▶ [Short problem]: Identify each line below that contains the word "imported", and copy it out.

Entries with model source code
--------------------

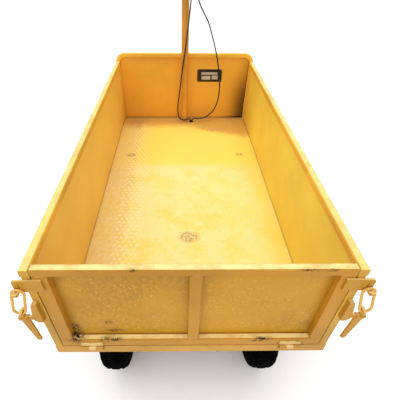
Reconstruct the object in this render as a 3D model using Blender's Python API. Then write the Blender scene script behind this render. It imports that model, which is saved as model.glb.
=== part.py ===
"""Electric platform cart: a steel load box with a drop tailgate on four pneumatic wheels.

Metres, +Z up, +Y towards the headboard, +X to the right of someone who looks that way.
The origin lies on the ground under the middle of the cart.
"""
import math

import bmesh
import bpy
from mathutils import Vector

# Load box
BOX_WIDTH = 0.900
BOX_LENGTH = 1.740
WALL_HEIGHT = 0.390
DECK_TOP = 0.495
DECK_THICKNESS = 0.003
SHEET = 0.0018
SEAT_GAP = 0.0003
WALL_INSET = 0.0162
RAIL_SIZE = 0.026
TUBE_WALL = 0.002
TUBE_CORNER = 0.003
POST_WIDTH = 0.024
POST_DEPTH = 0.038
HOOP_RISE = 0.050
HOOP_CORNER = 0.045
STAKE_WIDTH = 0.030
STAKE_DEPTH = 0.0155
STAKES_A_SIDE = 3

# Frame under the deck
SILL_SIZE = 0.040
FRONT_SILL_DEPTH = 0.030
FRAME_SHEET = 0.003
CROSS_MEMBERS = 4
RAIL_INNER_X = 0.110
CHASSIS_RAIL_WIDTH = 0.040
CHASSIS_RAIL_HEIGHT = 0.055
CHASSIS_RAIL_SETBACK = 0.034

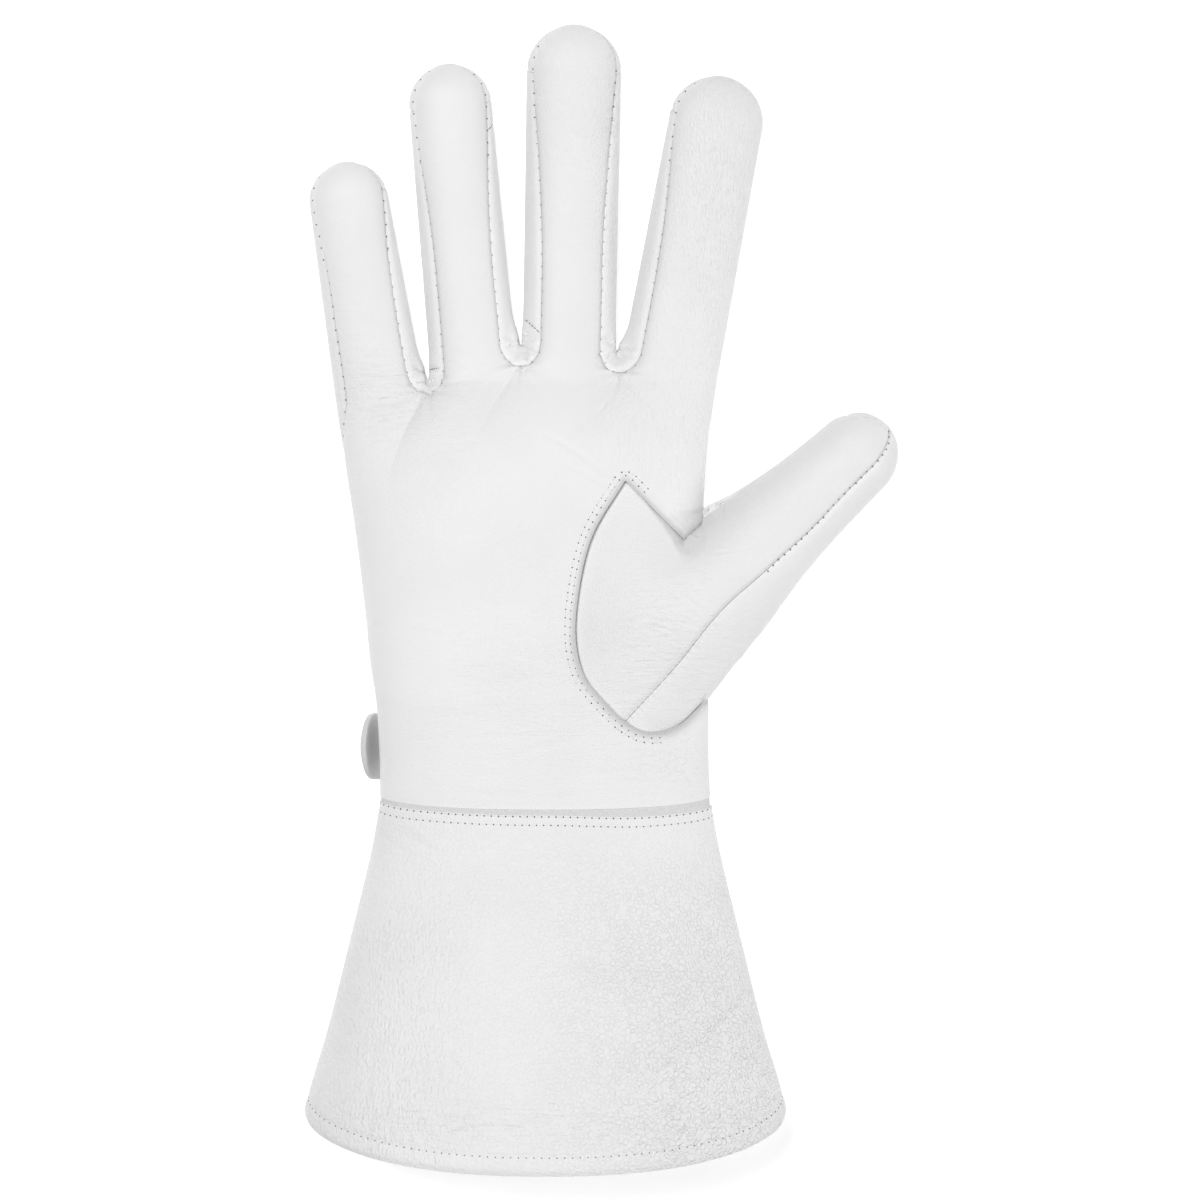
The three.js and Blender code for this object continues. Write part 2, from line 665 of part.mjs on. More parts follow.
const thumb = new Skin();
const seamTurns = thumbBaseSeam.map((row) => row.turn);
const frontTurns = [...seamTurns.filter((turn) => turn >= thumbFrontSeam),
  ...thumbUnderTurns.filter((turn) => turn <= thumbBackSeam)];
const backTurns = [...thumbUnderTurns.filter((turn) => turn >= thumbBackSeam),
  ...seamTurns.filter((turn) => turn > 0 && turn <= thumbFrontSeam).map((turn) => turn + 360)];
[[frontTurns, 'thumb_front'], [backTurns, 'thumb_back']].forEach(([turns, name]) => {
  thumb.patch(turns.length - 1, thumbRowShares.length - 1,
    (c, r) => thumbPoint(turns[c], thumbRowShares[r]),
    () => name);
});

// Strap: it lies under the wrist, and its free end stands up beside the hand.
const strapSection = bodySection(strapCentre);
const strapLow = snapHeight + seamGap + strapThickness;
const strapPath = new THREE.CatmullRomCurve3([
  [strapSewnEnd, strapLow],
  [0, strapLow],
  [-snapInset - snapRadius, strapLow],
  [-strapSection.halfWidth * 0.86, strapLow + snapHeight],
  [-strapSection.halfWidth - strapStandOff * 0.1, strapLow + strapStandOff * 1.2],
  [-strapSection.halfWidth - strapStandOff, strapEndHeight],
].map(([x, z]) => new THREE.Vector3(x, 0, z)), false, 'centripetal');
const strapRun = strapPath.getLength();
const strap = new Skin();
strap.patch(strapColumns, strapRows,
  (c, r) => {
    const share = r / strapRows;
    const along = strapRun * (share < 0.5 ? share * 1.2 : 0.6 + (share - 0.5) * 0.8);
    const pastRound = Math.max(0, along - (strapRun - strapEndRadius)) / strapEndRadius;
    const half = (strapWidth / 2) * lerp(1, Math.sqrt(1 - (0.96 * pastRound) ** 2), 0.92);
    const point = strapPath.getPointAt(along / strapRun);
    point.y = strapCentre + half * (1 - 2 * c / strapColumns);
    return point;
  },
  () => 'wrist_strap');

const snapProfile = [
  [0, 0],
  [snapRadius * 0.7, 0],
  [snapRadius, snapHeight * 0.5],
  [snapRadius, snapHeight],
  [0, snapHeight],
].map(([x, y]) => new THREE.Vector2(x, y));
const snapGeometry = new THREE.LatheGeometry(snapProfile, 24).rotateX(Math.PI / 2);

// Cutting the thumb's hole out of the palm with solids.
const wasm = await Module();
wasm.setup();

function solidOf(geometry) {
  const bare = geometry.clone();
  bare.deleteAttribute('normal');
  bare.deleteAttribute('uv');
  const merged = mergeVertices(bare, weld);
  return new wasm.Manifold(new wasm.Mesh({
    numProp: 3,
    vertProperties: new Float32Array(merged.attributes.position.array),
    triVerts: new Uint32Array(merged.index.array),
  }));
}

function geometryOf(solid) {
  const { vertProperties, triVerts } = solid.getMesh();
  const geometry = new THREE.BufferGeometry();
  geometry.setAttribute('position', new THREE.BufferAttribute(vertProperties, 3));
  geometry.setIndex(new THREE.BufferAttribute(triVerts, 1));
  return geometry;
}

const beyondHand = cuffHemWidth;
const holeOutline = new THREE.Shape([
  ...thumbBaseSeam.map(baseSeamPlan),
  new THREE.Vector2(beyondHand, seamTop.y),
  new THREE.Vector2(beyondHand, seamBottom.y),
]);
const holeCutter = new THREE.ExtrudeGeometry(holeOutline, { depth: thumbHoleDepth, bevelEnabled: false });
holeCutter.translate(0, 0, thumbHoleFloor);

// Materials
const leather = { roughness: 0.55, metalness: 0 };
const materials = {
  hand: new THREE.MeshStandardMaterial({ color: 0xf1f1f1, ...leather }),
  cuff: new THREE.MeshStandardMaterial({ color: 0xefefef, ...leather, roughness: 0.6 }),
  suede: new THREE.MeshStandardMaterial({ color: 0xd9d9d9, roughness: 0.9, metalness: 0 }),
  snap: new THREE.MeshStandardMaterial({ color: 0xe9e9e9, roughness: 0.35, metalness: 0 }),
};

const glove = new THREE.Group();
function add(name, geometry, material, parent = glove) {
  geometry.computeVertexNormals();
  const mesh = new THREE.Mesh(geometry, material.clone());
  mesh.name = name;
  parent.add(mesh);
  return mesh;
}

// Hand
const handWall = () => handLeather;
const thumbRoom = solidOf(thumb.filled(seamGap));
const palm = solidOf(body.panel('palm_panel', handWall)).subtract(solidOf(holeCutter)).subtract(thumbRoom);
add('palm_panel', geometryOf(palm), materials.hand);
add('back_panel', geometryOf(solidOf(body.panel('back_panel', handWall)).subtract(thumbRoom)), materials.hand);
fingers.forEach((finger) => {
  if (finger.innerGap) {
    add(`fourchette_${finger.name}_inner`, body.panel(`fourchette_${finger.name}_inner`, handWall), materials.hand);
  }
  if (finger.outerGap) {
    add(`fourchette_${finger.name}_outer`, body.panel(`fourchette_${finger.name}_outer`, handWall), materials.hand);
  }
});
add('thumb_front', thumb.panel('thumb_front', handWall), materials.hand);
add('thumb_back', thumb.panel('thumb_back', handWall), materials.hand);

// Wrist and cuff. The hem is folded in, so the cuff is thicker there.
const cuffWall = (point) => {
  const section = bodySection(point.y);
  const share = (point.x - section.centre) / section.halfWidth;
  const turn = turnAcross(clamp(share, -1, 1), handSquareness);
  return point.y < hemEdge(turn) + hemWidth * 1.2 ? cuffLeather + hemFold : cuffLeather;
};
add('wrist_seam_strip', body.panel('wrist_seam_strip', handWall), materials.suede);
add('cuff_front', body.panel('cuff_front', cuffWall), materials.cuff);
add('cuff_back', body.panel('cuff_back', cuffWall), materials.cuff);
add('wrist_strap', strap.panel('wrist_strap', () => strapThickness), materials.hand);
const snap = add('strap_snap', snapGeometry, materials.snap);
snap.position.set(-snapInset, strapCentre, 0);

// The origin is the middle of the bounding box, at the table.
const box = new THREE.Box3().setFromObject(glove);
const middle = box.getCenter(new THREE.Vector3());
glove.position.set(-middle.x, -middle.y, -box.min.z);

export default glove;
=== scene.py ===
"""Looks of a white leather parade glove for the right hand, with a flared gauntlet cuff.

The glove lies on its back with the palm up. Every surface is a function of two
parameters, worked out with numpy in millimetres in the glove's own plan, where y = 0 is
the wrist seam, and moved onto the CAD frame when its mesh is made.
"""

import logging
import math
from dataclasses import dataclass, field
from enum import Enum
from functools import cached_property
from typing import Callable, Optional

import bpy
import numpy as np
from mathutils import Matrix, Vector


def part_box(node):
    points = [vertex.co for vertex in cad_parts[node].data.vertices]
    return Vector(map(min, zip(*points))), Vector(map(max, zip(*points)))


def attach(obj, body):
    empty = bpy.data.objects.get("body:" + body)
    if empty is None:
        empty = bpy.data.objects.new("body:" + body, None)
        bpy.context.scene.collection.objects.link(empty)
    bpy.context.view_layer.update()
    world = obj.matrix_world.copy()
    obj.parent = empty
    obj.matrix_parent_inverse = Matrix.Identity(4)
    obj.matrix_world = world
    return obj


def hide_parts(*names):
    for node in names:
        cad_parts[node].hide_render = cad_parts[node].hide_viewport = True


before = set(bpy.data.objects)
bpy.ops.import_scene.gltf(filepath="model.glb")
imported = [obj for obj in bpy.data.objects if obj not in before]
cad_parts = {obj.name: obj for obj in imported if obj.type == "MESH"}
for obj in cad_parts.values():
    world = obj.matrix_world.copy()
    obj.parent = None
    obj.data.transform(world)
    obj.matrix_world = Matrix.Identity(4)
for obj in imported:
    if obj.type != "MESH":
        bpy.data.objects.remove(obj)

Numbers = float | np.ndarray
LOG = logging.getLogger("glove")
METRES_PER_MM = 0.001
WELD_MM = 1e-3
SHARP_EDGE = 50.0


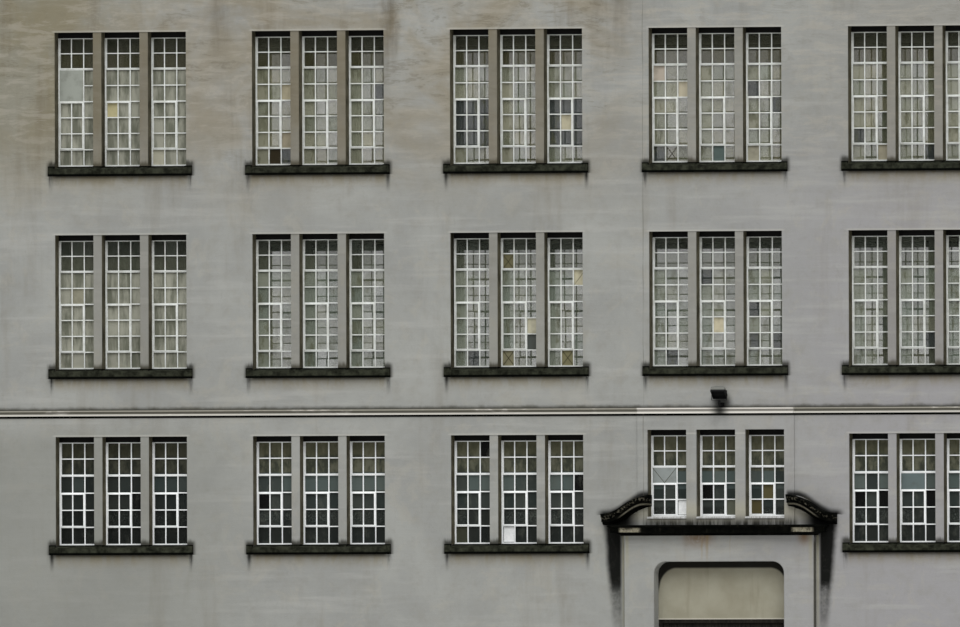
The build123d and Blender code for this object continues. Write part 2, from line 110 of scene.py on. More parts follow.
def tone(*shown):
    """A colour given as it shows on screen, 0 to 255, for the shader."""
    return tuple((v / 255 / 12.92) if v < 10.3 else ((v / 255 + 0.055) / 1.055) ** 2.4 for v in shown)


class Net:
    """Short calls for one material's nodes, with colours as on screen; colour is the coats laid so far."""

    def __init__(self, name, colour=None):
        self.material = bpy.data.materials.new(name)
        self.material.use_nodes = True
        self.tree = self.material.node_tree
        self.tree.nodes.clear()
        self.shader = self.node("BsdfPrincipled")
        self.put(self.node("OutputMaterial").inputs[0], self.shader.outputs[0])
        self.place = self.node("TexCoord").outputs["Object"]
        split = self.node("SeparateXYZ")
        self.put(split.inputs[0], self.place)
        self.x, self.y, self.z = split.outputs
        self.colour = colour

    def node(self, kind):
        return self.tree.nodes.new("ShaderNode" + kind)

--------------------

▶ [Final result]:
imported = [obj for obj in bpy.data.objects if obj not in before]
cad_parts = {obj.name: obj for obj in imported if obj.type == "MESH"}
for obj in imported:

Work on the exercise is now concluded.